A new adaptation of an old Soviet farce...
Inspired by Erdman's classic satirical comedy, banned by Stalin before a single performance, Dying For It centres on Semyon, unemployed, living in the hallway and watching his wife Masha slave all the hours God sends. When his last hope to earn a crust and gain some self-respect disappears, he decides to take his own life. Word gets out of his intention and he finds himself inundated with visitors begging him to die on their behalf. On the night he is to shoot himself they hold a party, at which point events spiral to a glorious climax. *
Erdman's The Suicide
Nikolai Erdman was born, lived and died in Moscow. His father was a civil servant. In the 1920's he wrote many satirical revues for the stage. His first full-scale play, written for the Meyerhold Theatre in 1925 'The Mandate', sharply satirised the philistines in various walks of life. In 1928 he wrote 'The Suicide'. After that, mainly in collaboration with Volpin and Mass, he wrote scenarios for the music halls and libretti for operettas such as 'La Belle Helene' and 'Die Fledermaus'. He probably updated and Sovietised the spoken dialogue. He also wrote scenarios for films such as 'The Other Woman' (1929) and 'Jolly Lads' (1934). During and after the war more than ten films were produced from scenarios he wrote together with Volpin: 'Hallo Moscow!' (1946); 'The Border Guard Post in the Hills' (1956); and others. He was awarded a State Prize in 1951 for 'Brave People'.
'The Suicide' was written in 1928 but its performance was forbidden during the Stalinist era and it was only produced in Russia several years after the Erdman's death. Today it is regarded as one of the finest plays to have come out of Communist Russia. The plot centres around a young, unemployed man, Semyon, who believes the answer to his problems is to learn to play the tuba. However, his plan fails and he contemplates suicide. His neighbour, Alexander, decides to make money from Semyon's misery by exploiting his intended suicide to several bidders. These bidders planned to exploit Semyon's death to the furtherance of their own individual cause. The Intelligentsia, represented by Aristarch, is the first to approach him. From this point on, Semyon finds himself being manipulated by various people representing the business world, the arts, the workers, romance, etc. During the course of the play, each character reveals the worst side of their personality.

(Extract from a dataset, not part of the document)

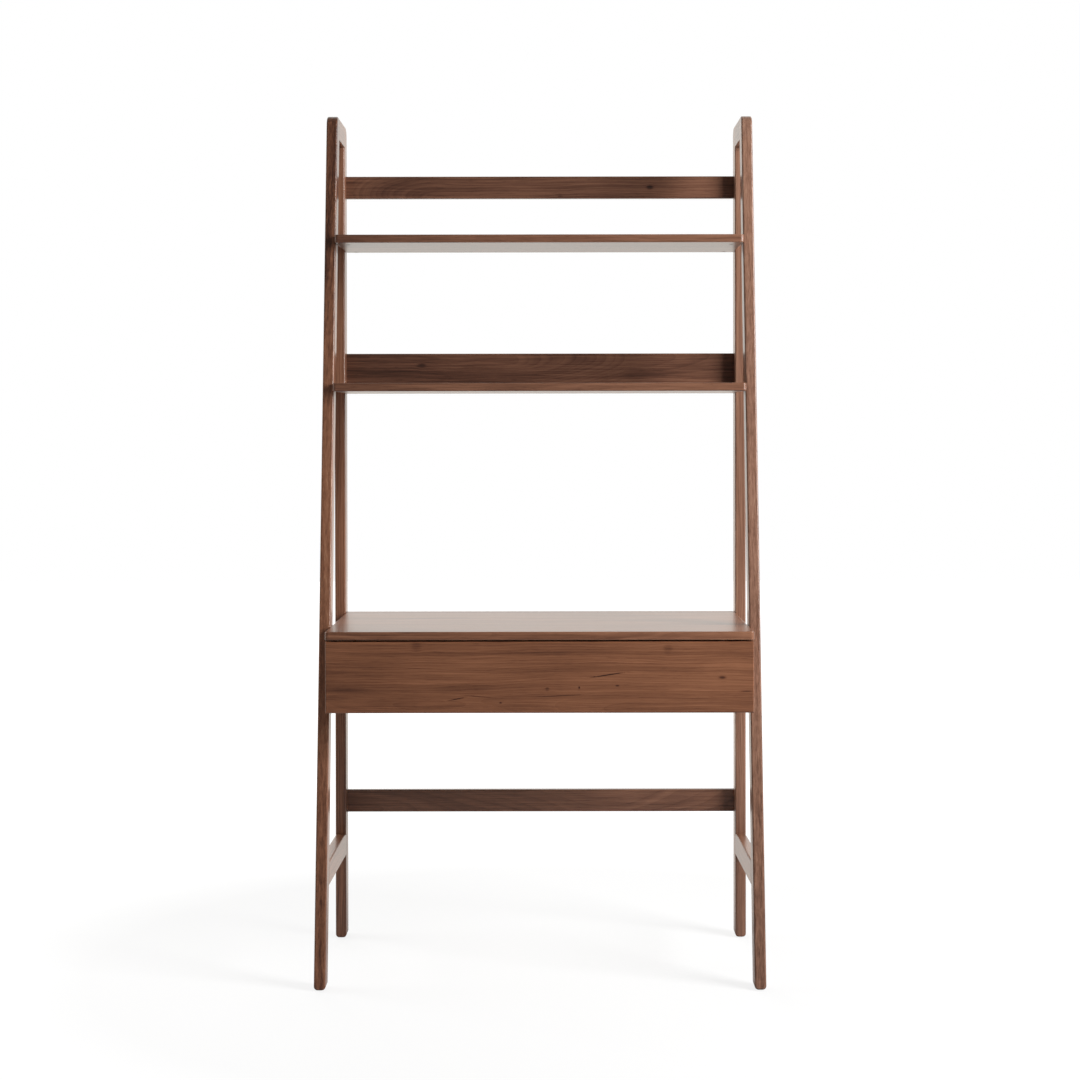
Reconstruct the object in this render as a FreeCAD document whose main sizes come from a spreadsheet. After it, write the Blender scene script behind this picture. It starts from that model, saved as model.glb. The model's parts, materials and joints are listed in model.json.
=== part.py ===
import FreeCAD, Part
import math
import os
import re
import Sketcher
from FreeCAD import Placement, Rotation, Vector

# Ladder desk: two closed side frames with a leaning front leg, two shelves and three
# rails bolted between them, and a desk with one full-width drawer on ball slides.
# Millimetres. +X right, +Z up. The drawer opens towards -Y and the wall is at +Y.
# The origin is on the floor, in the middle of the desk's width and depth.
# Places along Y are written from the wall side, so they are negative inside the desk.

SIZES = [
    # side frames
    ("width", 963, "overall width, across the side frames"),
    ("depth", 533, "overall depth, wall side to front of the desktop"),
    ("height", 1905, "overall height"),
    ("frame_thick", 25, "thickness of the side frames"),
    ("rear_leg_deep", 54, "rear leg, front to back"),
    ("front_leg_deep", 50, "front leg, square across"),
    ("top_run", 220, "wall side to the front leg's face at the full height"),
    ("top_rail_tall", 50, "height of the top rail"),
    ("top_corner", 25, "corner radius of the top rail, seen from the side"),
    ("edge_round", 4, "rounding along the frame pieces"),
    ("foot_round", 8, "rounding across the feet, seen from the front"),
    ("stretcher_tall", 50, "height of the side stretcher"),
    ("stretcher_low", 195, "floor to the side stretcher at the rear leg"),
    ("stretcher_rise", 12, "how much higher its front end sits"),
    ("dowel_wide", 8, "diameter of the frame and rail dowels"),
    ("dowel_sink", 18, "how deep a frame dowel goes into each piece"),
    ("dowel_step", 13, "frame dowels, from the middle of the joint"),
    ("fit", 0.05, "radial clearance of dowels, screws and glide stems"),
    ("glue_room", 1, "free depth beyond the end of a dowel or screw"),
    ("glide_tall", 2, "head of the foot glide, below the wood"),
    ("glide_wide", 10, "diameter of the glide's head"),
    ("glide_stem", 4, "diameter of the glide's stem"),
    ("glide_sink", 12, "length of the glide's stem"),
    # shelves and rails
    ("board_thick", 18, "shelves, desktop, desk sides and drawer front"),
    ("board_corner", 8, "front corner radius of the boards in plan"),
    ("board_ease", 2.5, "rounding along the boards' edges"),
    ("upper_shelf_drop", 294, "top of the frame to the underside of the upper shelf"),
    ("shelf_step", 332, "underside of one shelf to the next"),
    ("shelf_proud", 32, "shelf front, ahead of the leg's face"),
    ("rail_thick", 18, "thickness of the back rails and back panel"),
    ("rail_inset", 4, "back rails, ahead of the wall side"),
    ("rail_tall", 52, "height of the back rails"),
    ("upper_rail_drop", 167, "top of the frame to the underside of the upper back rail"),
    ("lower_rail_low", 292, "floor to the lower back rail"),
    ("panel_tall", 94, "height of the back panel at the middle shelf"),
    ("rail_dowel_step", 16, "rail dowels, above and below the bolt"),
    ("rail_dowel_sink", 12, "rail dowel, depth in the leg"),
    ("rail_dowel_long", 32, "length of a rail dowel"),
    # connector bolts and barrel nuts
    ("bolt_wide", 6, "diameter of the bolts"),
    ("bolt_slack", 0.5, "radial clearance of a bolt in wood"),
    ("thread_gap", 0.1, "radial clearance of a bolt in its nut"),
    ("head_wide", 12, "diameter of a bolt head"),
    ("head_thick", 2.5, "thickness of a bolt head"),
    ("head_sink", 3, "depth of the counterbore"),
    ("head_room", 0.5, "radial clearance of the head in its counterbore"),
    ("bolt_long", 55, "connector bolt, under its head"),
    ("nut_wide", 10, "diameter of a barrel nut"),
    ("nut_long", 13, "length of a barrel nut"),
    ("nut_reach", 25, "barrel nut, from the end of its board"),
    ("shelf_bolt_back", 38, "rear shelf bolts, from the wall side"),
    # desk
    ("desk_high", 765, "floor to the top of the desktop"),
    ("desk_gap", 15, "cord gap between the desktop and the wall side"),
    ("desk_side_tall", 147, "height of a desk side"),
    ("desk_bolt_long", 33, "desk bolt, under its head"),
    ("desk_bolt_step", 22, "desk bolts, from the edges of the desk side"),
    ("insert_wide", 9, "diameter of a threaded insert"),
    ("insert_long", 12, "length of a threaded insert"),
    ("desk_dowel_step", 35, "desk dowels, from the edges of the desk back"),
    ("bracket_leg", 24, "length of each leg of a corner bracket"),
    ("bracket_wide", 20, "width of a corner bracket"),
    ("bracket_thick", 2, "thickness of a corner bracket"),
    ("bracket_in", 70, "corner brackets, from the front and back of the desk's inside"),
    ("screw_wide", 3.2, "diameter of the small screws"),
    ("screw_head", 6, "head diameter of the small screws"),
    ("screw_long", 14, "length of the small screws under the head"),
    # drawer
    ("front_recess", 2, "drawer front, behind the desktop's edge"),
    ("front_side_gap", 1, "drawer front, inside the frames' inner faces"),
    ("front_top_gap", 3, "gap between the desktop and the drawer front"),
    ("front_tall", 152, "height of the drawer front"),
    ("bumper_gap", 2, "gap behind the closed drawer front"),
    ("bumper_wide", 10, "diameter of a bumper"),
    ("bumper_thick", 1.7, "thickness of a bumper"),
    ("bumper_down", 14, "bumper, below the top of the drawer front"),
    ("drawer_low", 606, "floor to the drawer box"),
    ("drawer_tall", 100, "height of the drawer box"),
    ("drawer_wall", 12, "thickness of the drawer box's walls"),
    ("drawer_room", 30, "free depth behind the drawer box"),
    ("drawer_bottom_thick", 5, "thickness of the drawer bottom"),
    ("drawer_bottom_up", 8, "drawer bottom, above the box's lower edge"),
    ("groove_deep", 6, "depth of the groove for the bottom"),
    ("groove_gap", 0.2, "clearance of the bottom in its groove"),
    ("box_dowel_wide", 6, "diameter of the drawer box's dowels"),
    ("box_dowel_sink", 8, "box dowel, depth in the side"),
    ("box_dowel_long", 28, "length of a box dowel"),
    ("box_dowel_step", 25, "box dowels, from the box's lower and upper edge"),
    ("face_screw_side", 300, "face screws, from the middle of the drawer"),
    ("face_screw_wide", 4, "diameter of a face screw"),
    ("face_screw_head", 8, "head diameter of a face screw"),
    ("face_screw_long", 24, "length of a face screw under its head"),
    ("face_screw_cap", 1.8, "thickness of a face screw's head"),
    ("pull_wide", 300, "length of the finger groove behind the drawer front"),
    ("pull_tall", 10, "height of the finger groove"),
    ("pull_deep", 9, "depth of the finger groove"),
    # ball slides
    ("slide_high", 655, "floor to the middle of the slides"),
    ("slide_setback", 2, "slides, behind the front of the desk sides"),
    ("slide_room", 26, "free depth behind the slides"),
    ("slide_thick", 12.5, "thickness of a closed slide"),
    ("slide_metal", 1.2, "sheet thickness of the slide members"),
    ("outer_tall", 45, "height of the cabinet member"),
    ("outer_deep", 9.5, "reach of the cabinet member's flanges"),
    ("middle_tall", 33, "height of the middle member"),
    ("middle_in", 3, "middle member, from the desk side"),
    ("inner_tall", 23, "height of the drawer member"),
    ("inner_deep", 7.1, "reach of the drawer member's flanges"),
    ("cage_metal", 0.6, "sheet thickness of a ball cage"),
    ("cage_long", 200, "length of a ball cage"),
    ("outer_cage_tip", 9, "outer cage flange, from the desk side"),
    ("inner_cage_tip", 10, "inner cage flange, from the desk side"),
    ("outer_ball_in", 6.3, "outer balls, from the desk side"),
    ("inner_ball_in", 8, "inner balls, from the desk side"),
    ("ball_gap", 0.05, "clearance of a ball between its races"),
    ("cage_gap", 0.1, "radial clearance of a ball in its cage"),
    ("ball_step", 45, "balls, one to the next"),
    ("slide_screw_end", 35, "slide screws, from the ends of the member"),
    ("inner_screw_long", 10, "drawer member screws under the head"),
    # wall hangers
    ("hanger_in", 76.5, "keyhole hangers, from the ends of the upper back rail"),
    ("hanger_wide", 18, "width of a keyhole hanger"),
    ("hanger_tall", 38, "height of a keyhole hanger"),
    ("hanger_thick", 2, "thickness of a keyhole hanger"),
    ("hanger_gap", 0.2, "clearance of the hanger in its recess"),
    ("keyhole_entry", 9, "diameter of the keyhole's entry"),
    ("keyhole_slot", 4.5, "width of the keyhole's slot"),
    ("keyhole_run", 9, "entry to the end of the slot"),
    ("keyhole_room", 8, "depth of the pocket for the wall screw's head"),
    ("hanger_screw_step", 15, "hanger screws, from the hanger's middle"),
    ("hanger_screw_long", 11, "hanger screws under the head"),
]
BALLS_PER_ROW = 5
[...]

Semyon Semyonovich Podsekalnikov
an unemployed and unhappy fellow
his employed but unhappy wife
her overwrought mother
Alexander Petrovich Kalabushkin
a neighbor and possible pornographer
Margarita Ivanovna Peryesvetova
his enterprising mistress
another neighbor, postman, and Party member
Aristarkh Dominikovitch Grand-Skubik
a visiting dispossessed intellectual
Kleopatra "Kiki" Maximovna
a visiting eccentric romantic
a visiting immoderate priest
a visiting proletarian poet
Buffini's Dying for It
This is Moira Buffini's free adaptation of Nikolai Erdman's The Suicide: a play that was banned by the Soviet authorities in 1932, resuscitated on Radio 3 in 1978 and revived by the RSC a year later. But it deserves to be far better known since it is the best Russian theatrical satire since The Government Inspector.
Its hero, Semyon, is the archetypal "little man". Unemployed for a year in the late 1920s and guiltily living off his wife's earnings, he contemplates suicide. But, once word of his impending death gets out, everyone seeks to exploit it. A discontented intellectual, a romantic sexpot, a drunken priest and a communist postman all queue up to capitalise on his self-slaughter and use it to further their own particular cause. They even hold a wild celebration on the night of his intended demise. The only problem is that Semyon himself has the greatest difficulty in pulling the trigger.
You can see why the authorities were apprehensive. For Erdman argues that, under the Soviet system, everyone was disillusioned: even the loyalist postman, who peeps through keyholes "from a Marxist point of view", argues that the Party needs a sacrifice to boost fervour.
But the joy of the play lies in the way Erdman uses laughter to puncture the notion of a Soviet utopia. From the moment when Semyon discovers that an instruction manual on the art of the tuba requires him to buy a grand piano, the play offers a catalogue of failed dreams; and, for good measure, Erdman suggests that a by-product of disappointment is escalating corruption.